Cartoon-style characters animated in Hedra have a specific visual appeal that works strongly in certain contexts: children's educational content, gaming content, brand mascots for product companies, and entertainment channels that want a distinctive non-human identity. The animation retains the illustrated quality of the source image while adding genuinely convincing speech motion.

For brand mascots specifically, the workflow is to start with a professionally designed mascot illustration, ensure the face is front-facing and well-proportioned, then animate it in Hedra with the style coherence setting at maximum to preserve the original art style. The result is a brand mascot that can speak directly to customers in video form without requiring the original illustrator to animate every frame.
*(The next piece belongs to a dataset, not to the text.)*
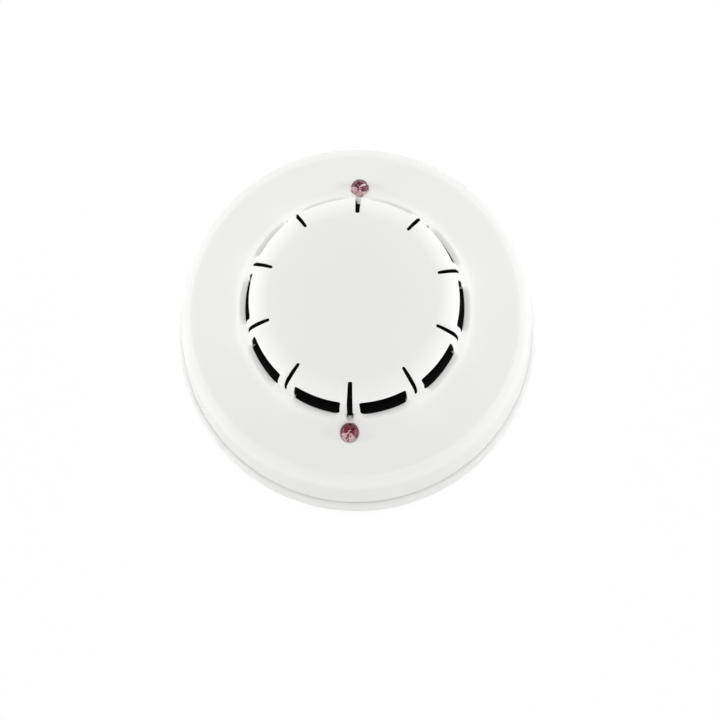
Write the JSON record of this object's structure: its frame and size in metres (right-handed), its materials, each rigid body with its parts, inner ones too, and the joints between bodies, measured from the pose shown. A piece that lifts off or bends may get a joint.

When working with any non-photorealistic style, run short test generations first with the same audio clip you plan to use. Different art styles behave differently with the fidelity and style coherence settings. Test and document what works for each style before committing to a full production run.

Core Insights

  • AI-generated portraits outperform casual photos as Hedra inputs because you can control lighting, framing, and expression from the start.
  • Building a curated character library with documented settings dramatically speeds up production and ensures visual consistency across a content series.
  • Expression baseline and eye behavior settings in Character Lab are the fastest way to shift the emotional register of your character without changing your source image.
  • Non-photorealistic characters - illustrated, cartoon, and brand mascot styles - animate well in Hedra as long as the face contains recognizable landmarks.
  • Character consistency across content series builds audience recognition and trust, the same dynamic that drives successful creator channels.